Summary
This is a post-mortem describing the incident being investigated on 04/08/24 https://status.livepeer.studio/incidents/ss8n6px77ny5
Incident
Description
After deploying a fix into production, the Livepeer team received an internal alert of spikes for 500 errors. Shortly after, a user reported that their livestream playback wasn't functioning, and when they attempted to restart the stream, they couldn't ingest it.

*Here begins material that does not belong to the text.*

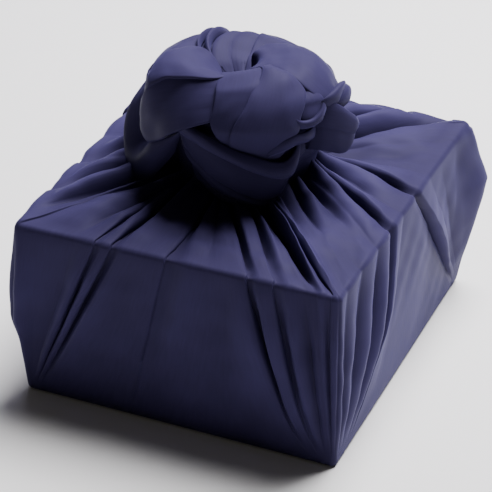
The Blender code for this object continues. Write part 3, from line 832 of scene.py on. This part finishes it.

The Livepeer Studio team verified the problem and initiated an investigation into the issue.
Impact
Livestreams:
- New livestreams were not able to be ingested for all regions
Viewers:
- Playback for streams in all regions were not able to view
Regions:
Current status
The service has been fully restored
https://status.livepeer.studio/
Timeline
- 10:12 AM EST - The Livepeer Studio team was alerted of an incident with increased amounts of 500 errors
- 10:13 AM EST - Reports from a user indicating livestreams were having issues with existing broadcasts not working and playback stopping playing
- 10:14 AM EST - The team from Livepeer Studio acknowledged this incident and started an investigation
- 10:29 AM EST - This investigation from the Livepeer Studio team led to a recent deployment at 9:37 AM EST, once the changes were in production, an alert went off and it was quickly reverted, which resolved the issue
- 10:38 AM EST - After monitoring the fix for the incident, the Livepeer Studio team concluded that the issue was resolved
Prevention
- Although the fix being deployed had already been tested on our Staging environment, the rollout of it to Production resulted in a non-graceful restart of our media server, which resulted in temporary disruption to ongoing streams and an inability to create new streams.
- We are putting a fix in place to ensure this doesn't affect future deployments and are reviewing our deployment procedures to try to catch these kinds of issues before they reach Production.